# TASK OBJECTIVE
Reproduce the top of the data verbatim, through and including the line that contains "const bandCount = 4;".

# RAW DATA
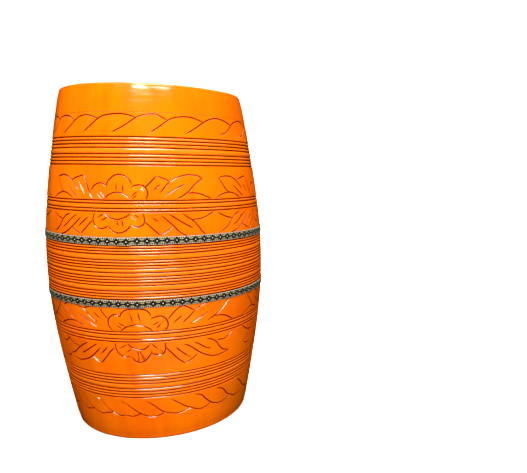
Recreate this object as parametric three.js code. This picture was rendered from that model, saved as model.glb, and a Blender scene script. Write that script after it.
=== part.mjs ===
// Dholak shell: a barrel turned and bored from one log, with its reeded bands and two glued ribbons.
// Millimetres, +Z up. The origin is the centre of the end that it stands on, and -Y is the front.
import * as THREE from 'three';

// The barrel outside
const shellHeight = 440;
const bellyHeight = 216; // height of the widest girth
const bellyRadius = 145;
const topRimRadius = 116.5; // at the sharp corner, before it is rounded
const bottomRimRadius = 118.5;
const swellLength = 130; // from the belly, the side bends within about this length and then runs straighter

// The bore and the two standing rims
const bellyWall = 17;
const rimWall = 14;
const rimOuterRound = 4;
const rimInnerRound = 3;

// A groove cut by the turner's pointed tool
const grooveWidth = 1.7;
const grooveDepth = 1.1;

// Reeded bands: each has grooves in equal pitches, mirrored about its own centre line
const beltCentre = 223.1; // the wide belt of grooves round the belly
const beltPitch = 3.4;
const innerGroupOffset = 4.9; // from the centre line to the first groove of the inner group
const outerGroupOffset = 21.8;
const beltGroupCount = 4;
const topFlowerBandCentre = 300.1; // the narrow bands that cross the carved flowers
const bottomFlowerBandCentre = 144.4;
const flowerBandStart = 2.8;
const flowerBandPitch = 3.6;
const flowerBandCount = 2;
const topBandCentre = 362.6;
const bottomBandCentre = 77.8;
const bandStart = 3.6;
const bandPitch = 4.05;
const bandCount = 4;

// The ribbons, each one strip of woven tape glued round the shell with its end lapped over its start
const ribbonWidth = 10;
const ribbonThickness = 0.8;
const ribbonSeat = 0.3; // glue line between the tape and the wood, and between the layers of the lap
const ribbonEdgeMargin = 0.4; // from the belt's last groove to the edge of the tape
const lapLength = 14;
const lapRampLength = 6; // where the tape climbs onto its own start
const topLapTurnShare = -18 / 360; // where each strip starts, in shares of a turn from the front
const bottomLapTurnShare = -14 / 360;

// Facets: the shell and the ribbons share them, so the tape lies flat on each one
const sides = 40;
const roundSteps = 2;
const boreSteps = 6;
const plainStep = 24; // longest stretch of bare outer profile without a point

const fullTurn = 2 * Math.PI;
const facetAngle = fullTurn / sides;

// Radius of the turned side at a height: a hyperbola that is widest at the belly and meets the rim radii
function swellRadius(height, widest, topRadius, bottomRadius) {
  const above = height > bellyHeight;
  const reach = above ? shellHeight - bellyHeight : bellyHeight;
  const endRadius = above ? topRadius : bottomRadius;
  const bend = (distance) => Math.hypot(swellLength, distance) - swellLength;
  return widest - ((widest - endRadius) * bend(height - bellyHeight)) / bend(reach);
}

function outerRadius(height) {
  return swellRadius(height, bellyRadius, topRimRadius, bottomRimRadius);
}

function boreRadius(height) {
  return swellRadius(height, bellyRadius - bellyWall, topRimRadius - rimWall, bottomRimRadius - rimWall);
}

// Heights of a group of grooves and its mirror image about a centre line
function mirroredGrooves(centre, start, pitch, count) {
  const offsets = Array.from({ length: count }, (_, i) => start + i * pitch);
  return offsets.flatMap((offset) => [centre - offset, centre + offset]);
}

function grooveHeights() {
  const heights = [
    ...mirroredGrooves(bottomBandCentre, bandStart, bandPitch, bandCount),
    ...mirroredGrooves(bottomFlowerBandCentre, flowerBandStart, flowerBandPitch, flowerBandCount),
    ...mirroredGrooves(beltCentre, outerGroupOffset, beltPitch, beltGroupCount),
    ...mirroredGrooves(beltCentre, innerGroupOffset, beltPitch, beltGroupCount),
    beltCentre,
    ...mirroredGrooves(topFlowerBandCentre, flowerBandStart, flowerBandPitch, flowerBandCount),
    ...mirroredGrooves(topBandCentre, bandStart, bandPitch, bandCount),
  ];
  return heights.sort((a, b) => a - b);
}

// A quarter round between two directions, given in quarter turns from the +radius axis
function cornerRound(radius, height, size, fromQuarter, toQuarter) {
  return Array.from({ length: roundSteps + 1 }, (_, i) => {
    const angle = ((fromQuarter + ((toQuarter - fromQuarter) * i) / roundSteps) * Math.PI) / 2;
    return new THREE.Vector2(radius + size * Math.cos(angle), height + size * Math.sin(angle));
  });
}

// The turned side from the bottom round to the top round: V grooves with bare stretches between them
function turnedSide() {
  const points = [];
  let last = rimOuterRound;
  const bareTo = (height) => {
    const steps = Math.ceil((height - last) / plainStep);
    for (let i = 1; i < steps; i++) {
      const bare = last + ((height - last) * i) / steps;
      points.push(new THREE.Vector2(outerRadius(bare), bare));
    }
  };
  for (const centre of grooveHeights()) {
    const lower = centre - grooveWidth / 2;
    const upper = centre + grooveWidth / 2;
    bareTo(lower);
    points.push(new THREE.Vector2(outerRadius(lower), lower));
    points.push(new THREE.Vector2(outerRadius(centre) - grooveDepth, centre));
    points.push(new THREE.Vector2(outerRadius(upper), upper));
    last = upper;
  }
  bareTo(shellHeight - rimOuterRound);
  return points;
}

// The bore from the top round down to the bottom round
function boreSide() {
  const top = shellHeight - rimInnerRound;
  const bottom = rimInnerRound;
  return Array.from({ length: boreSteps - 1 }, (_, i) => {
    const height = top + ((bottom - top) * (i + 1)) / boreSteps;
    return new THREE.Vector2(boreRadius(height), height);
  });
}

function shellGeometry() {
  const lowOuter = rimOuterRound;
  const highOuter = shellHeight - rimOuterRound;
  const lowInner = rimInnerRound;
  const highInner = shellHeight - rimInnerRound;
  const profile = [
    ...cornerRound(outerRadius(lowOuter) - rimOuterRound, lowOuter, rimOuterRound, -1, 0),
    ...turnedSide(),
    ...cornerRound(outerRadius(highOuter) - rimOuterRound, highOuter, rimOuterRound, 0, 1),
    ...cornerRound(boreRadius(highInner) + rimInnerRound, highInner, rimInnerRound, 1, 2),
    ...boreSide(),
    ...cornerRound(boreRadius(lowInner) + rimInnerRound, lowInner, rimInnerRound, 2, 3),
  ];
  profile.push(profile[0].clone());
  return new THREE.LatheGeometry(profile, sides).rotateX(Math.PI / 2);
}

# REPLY
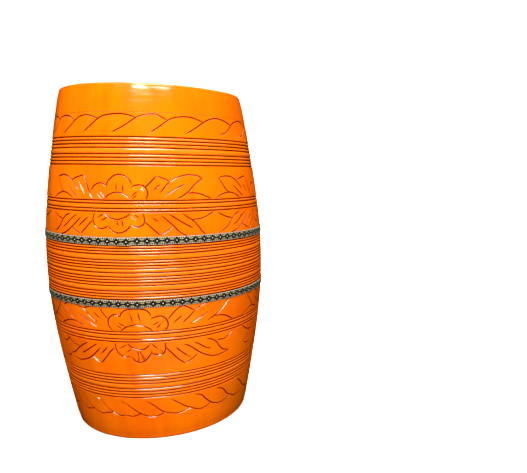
Recreate this object as parametric three.js code. This picture was rendered from that model, saved as model.glb, and a Blender scene script. Write that script after it.
=== part.mjs ===
// Dholak shell: a barrel turned and bored from one log, with its reeded bands and two glued ribbons.
// Millimetres, +Z up. The origin is the centre of the end that it stands on, and -Y is the front.
import * as THREE from 'three';

// The barrel outside
const shellHeight = 440;
const bellyHeight = 216; // height of the widest girth
const bellyRadius = 145;
const topRimRadius = 116.5; // at the sharp corner, before it is rounded
const bottomRimRadius = 118.5;
const swellLength = 130; // from the belly, the side bends within about this length and then runs straighter

// The bore and the two standing rims
const bellyWall = 17;
const rimWall = 14;
const rimOuterRound = 4;
const rimInnerRound = 3;

// A groove cut by the turner's pointed tool
const grooveWidth = 1.7;
const grooveDepth = 1.1;

// Reeded bands: each has grooves in equal pitches, mirrored about its own centre line
const beltCentre = 223.1; // the wide belt of grooves round the belly
const beltPitch = 3.4;
const innerGroupOffset = 4.9; // from the centre line to the first groove of the inner group
const outerGroupOffset = 21.8;
const beltGroupCount = 4;
const topFlowerBandCentre = 300.1; // the narrow bands that cross the carved flowers
const bottomFlowerBandCentre = 144.4;
const flowerBandStart = 2.8;
const flowerBandPitch = 3.6;
const flowerBandCount = 2;
const topBandCentre = 362.6;
const bottomBandCentre = 77.8;
const bandStart = 3.6;
const bandPitch = 4.05;
const bandCount = 4;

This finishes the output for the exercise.